Actually making good on those promises, though, takes actual effort.
This isn’t meant to be another column cascading down from the ivory tower to bring more shame to Tiger Woods. It’s clear there’s no one better than himself at doing that.
But for Woods to try to lead us to believe he can be a changed man between the ropes on the golf course is simply ludicrous. We know that now.
Can he be a changed man outside of those ropes, far away from the media glare and close (maybe) to his family? That’s left to be decided as well, but truly isn’t any of our business — unless our business is in convincing the public to buy one of the few products still allowed to be endorsed by Woods.
This is more about his golf course demeanor than anything. And while he was being called out for his on-course behavior before his stunning fall from grace — Tom Watson certainly has no stomach for it, and has made that point abundantly clear — it took just two days at Augusta for Woods to go back on his word.
It wasn’t shocking that Woods reverted back to the form he showed in his last professional outing — back in Australia in November, right around the time the National Enquirer was dropping it’s A-bomb of a story of Mistress No. 1 gallivanting Down Under with Eldrick. It was there he threw his driver from the tee and struck a fan — a fan he didn’t even acknowledge, much less apologize to.
But that’s precisely the point.
Tiger Woods is who he is. And he still is now — on the golf course — who he’s always been.
When Woods erupted on the first tee on Saturday at The Masters, and then again profanely on the sixth tee that same day, any promises he made in his two-month choreographed rollout of apologies went out the window. It should not have been surprising then that, come Sunday, the media interviews became curt and devoid of any emotion other than anger and resentment.
All this after returning from a 144-day layoff to finish fourth while being in the hunt for fifth green jacket until the 14th hole in the final round.

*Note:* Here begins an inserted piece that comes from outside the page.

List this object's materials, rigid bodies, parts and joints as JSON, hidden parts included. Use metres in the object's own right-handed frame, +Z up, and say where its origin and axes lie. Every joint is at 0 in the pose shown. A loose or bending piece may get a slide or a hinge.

And so what did Woods’ return during Masters week teach us? The same thing it should teach him. While it’s a nice idea that he thinks he wants to improve his behavior at a tournament — and to be fair, he signed more autographs and interacted more with the gallery from Monday-Wednesday than he has in perhaps a decade — a total transformation into Gentleman Golfer doesn’t appear plausible once the competitive juices get flowing and a tournament victory is within reach.
And so Woods should just drop it. It’s an admirable idea, but reality is reality, and Tiger isn’t going to change stripes that have been bred into him from a very young age. If he can’t contain himself, or control himself within the first 48 hours of competition following a return scrutinized unlike any other seen in this day of media and professional sports, then it’s simply not going to happen. And if we’re all honest with ourselves, we’ll realize that before the sex scandal broke, we were perfectly willing to overlook the tirades and trade them for tantamount golf. So, exactly who is being fair and truthful here?
Who knows, maybe Woods will prove us all wrong, and we’ll see the radiant smile in a setting other than a moment that purely benefits him. Maybe one day he’ll shrug off a shot that went haywire and just get on with grinding his way an unthinkable par like he’s done so many times, but without the histrionics.
Maybe he’ll actually one day congratulate a winner that doesn’t share his name.
Until then, and until he shows he can do such things in a series of Thursdays-to-Sundays rather than the early days in the week, any rhetoric without action should only be chalked up as a vain attempt to win back love and affection from an adoring public blind to anything but brilliant golf. Same goes for us, who have been aiders and abettors for more than a decade.
So Woods should just stop with the act now, and be himself.
We’ve all been fooled by Tiger’s phoniness once already.
No need for any of us — Woods included — to go through such nonsense again.